A HSBC spokesman says: “The circumstances surrounding this case are very specific, but as always with Fos decisions, we will review our portfolio to identify if there are any other customers in the same situation.”

Adviser view

Pete Matthew, managing director, Jacksons Wealth Management


It’s a slightly worrying precedent because the industry has gone through a revolution. I have heard lots of people say they took less upfront commission but put the rest in trail. The problem is, clients don’t see it that way and it is quite a weak argument. 


News and expert analysis straight to your inbox

Sign up


There are 9 comments at the moment, we would love to hear your opinion too.

  1. It’s only a problem for those firms that take money but fail to look after their clients. I’m afraid the FOS was right on this one; only take money for a service you’re prepared to deliver and you won’t have an issue.

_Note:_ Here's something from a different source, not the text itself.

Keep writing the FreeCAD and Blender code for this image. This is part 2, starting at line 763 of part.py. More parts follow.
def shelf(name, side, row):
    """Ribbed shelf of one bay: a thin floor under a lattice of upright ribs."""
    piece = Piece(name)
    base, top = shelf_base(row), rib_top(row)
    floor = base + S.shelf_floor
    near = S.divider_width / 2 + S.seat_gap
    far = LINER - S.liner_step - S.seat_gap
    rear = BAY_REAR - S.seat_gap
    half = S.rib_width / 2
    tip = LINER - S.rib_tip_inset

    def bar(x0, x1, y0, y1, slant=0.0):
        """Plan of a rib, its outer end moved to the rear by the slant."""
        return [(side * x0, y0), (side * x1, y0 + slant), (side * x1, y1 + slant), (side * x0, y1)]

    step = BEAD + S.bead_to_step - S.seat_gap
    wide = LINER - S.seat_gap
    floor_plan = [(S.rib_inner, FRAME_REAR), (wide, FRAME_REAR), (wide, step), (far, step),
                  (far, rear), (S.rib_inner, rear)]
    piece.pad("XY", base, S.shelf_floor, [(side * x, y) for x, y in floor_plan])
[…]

    I can’t help but enjoy a little schadenfreude at HSBC’s expense

  2. Good! I am pleased it has come to this.
    Since becoming an IFA in 1998, I have offered a fully documented review service, to everyone for who we receive ongoing payments above a £120 per annum de minimis. For those below, we kept the file up to date with correspondence. It should come as no surprise that the number of complaints upheld or otherwise in that time have been zero.
    Clients have either bought a ‘transactional’ or ‘ongoing service’. Where the trail is too little, they have made up the balance by paying a retainer. Further, those who bought an ongoing service are those who are referred to as clients. Others bought a product. That is a very clear difference. Today, my firm has 122 ‘clients’ with an average fee income of £1,050 per client. I wonder at those individual practitioners who say that have 500+ clients. How do they do it?
    1998 was not the start of my career which commenced in 1985. Things were very different then. You have to move with the times.

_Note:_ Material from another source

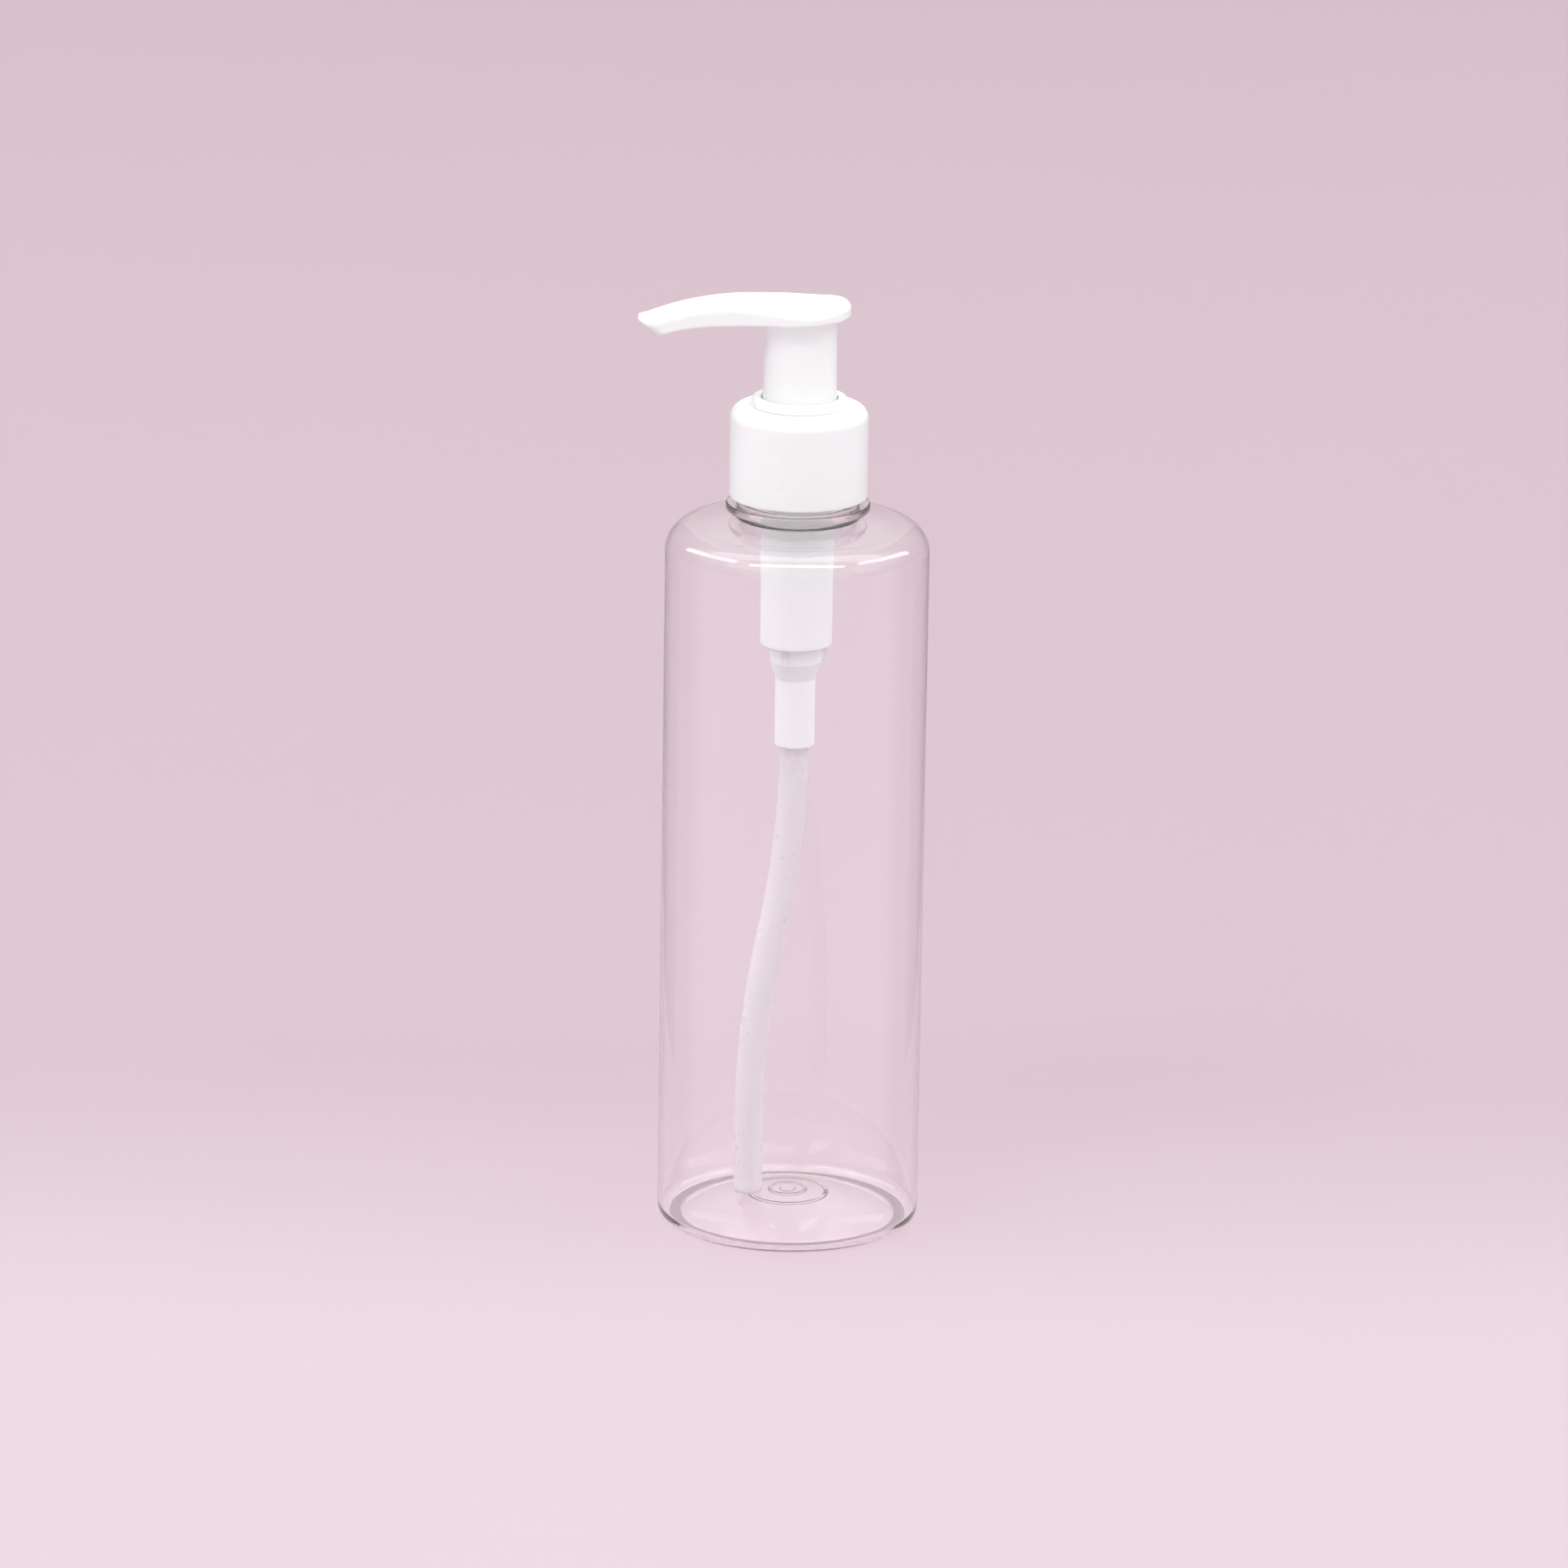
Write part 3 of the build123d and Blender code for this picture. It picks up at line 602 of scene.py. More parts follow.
def makeClosure():
    low, high = lowCorner("closure"), highCorner("closure")
    outR, top = high.x, high.z
    bore, plateBore = closure["bore"], closure["plateBore"]
    plateLow = top - closure["plate"]
    firstZ = highCorner("bottle").z - bottle["threadFirst"] + closure["threadFirst"]
    outside = softPath([
        (bore, low.z + 0.6), (bore, low.z, 0.15), (outR, low.z, closure["lowEdge"]),
        (outR, top - closure["crown"], closure["topEdge"]), (plateBore, top, 0.15),
        (plateBore, plateLow, 0.1), (bore, plateLow, 0.5), (bore, plateLow - 0.9)], arcStep=7)
    wall = [Vector((bore, plateLow - 1.0 - closure["wallStep"] * k))
            for k in range(closure["wallRows"])]

    def ridgeAt(angle, r, z):
        if abs(r - bore) > 1e-4 or z > plateLow - 0.95:
            return 0.0
        return -threadHeight(angle, z, firstZ, math.pi, bottle["threadPitch"], bottle["threadTurns"],
                             closure["threadCrest"], closure["threadRoot"], closure["threadDepth"])

    wall = [p for p in wall if p.y > low.z + 0.7]
    made = turned("screwClosure", outside + wall, closed=True, around=176, reshape=ridgeAt)
    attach(made, "closure")
    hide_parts("closure")
    dress(made, whiteMoulding)


makeClosure()

collar = {
    "well": 8.3, "wellBore": 7.5, "guide": 3.86, "floor": 1.3,
    "bead": 0.3, "beadHalf": 0.5, "beadDrop": 4.0,
    "rise": 1.7, "outerEdge": 0.9, "innerEdge": 0.35,
}


def makeLockCollar():
    low, high = lowCorner("lock_collar"), highCorner("lock_collar")
    well, half = collar["well"], collar["beadHalf"]
    guide, floorZ = collar["guide"], low.z + collar["floor"]
    beadZ = highCorner("housing").z - collar["beadDrop"]
    under = high.z - collar["rise"]
    made = turned("lockCollar", softPath([
        (guide, low.z), (well, low.z, 0.3), (well, beadZ - half, 0.2),
        (well + collar["bead"], beadZ, 0.2), (well, beadZ + half, 0.2), (well, under, 0.05),
        (high.x, under, 0.15), (high.x, high.z, collar["outerEdge"]),
        (collar["wellBore"], high.z, collar["innerEdge"]), (collar["wellBore"], floorZ, 0.3),
        (guide, floorZ, 0.15)], closed=True, arcStep=9), closed=True)
    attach(made, "pump")
    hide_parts("lock_collar")
    dress(made, whiteMoulding)


makeLockCollar()
print("closure and collar turned")

housing = {
    "flange": 1.2, "cup": 9.1, "cupBore": 8.35, "cupFloor": 1.0, "chamber": 7.1, "chamberBore": 6.2,
    "chamberLow": 7.0, "chamberFloor": 0.8, "ballHouse": 5.05, "ballHouseLength": 3.2,
    "ballHouseBore": 3.15, "inletBore": 1.5, "inlet": 3.9, "inletLength": 13.6, "tubeSocket": 2.85,
    "socketDepth": 13.36, "seatZ": 15.16, "lugs": 3, "lugHeading": 8.0, "lugReach": 1.0,
    "lugThickness": 1.5, "lugOverlap": 0.2, "lugEdge": 0.25, "vent": 0.5, "ventDrop": 3.0,
}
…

  3. Reading through the Ombudsman’s decision there appears to be limited scope for this to be applied more widely. HSBC admitted “…that it did not provide an appropriate level of service and that the
    0.5% annual commission was generally payable to enable it to service the contract and
    provide on-going advice.” Where that’s not the case and the advice doesn’t ‘necessitate’ on-going advice (as distinct from being a good idea) the further application of the principle isn’t obvious.

    What is interesting is how the FOS refers to trail when laying out the redress to be paid:

    “Refund the adviser remuneration charges (trail commission)…”

    That seems more like a way of thinking that may end up being applied more widely as time goes by.

  4. This should be no surprise! The FSA made clear in 2012 that trail was for ongoing service. This was reinforced by the FCA last year. (I accept that it was not popular and largely unfair to advisers who exchanged initial for trail). Nonetheless the message was clear, I wrote several articles last year on this suggesting exactly this sort of outcome. Advisers need to be very clear about their service proposition.

  5. A bit of scaremongering surely? Looking at the FOS decision on their web site, the client was under the impression from their paperwork that HSBC would provide reviews, and also he specifically contacted them asking them for a review, but didn’t get it.

    So as HSBC didn’t provide the service, it’s not surprising that FOS required them to refund the trail commission.

    There’s no rewriting of history or a can of worms being opened here. If the original advice states that regular reviews will be required, then the IFA has to provide that, unless they make it absolutely clear they won’t be reviewing it – which is what HSBC failed to do.

  6. The only reason this issue blew up was because, in this case, the client explicitly requested a review which, in familiar bank tradition, HSBC weren’t remotely geared up to provide. So, instead of trying to find someone who might actually be able to deliver the service the client expected and for which they’d been happily taking the trail in return for providing bugger all, they just tried to fob the client off as some fractious old codger who, they hoped, would eventually give up and go away. They obviously misjudged him and are now getting their just desserts. Good for Mr J, whoever he is.

  7. Re did similar to Robert Ashley, but not until 2007.

    Grey area makes a good point so I will add that FOS decision to my reading list. Do you have the case no?

  8. @Adam Bell and Julian – Yep I agree with that too.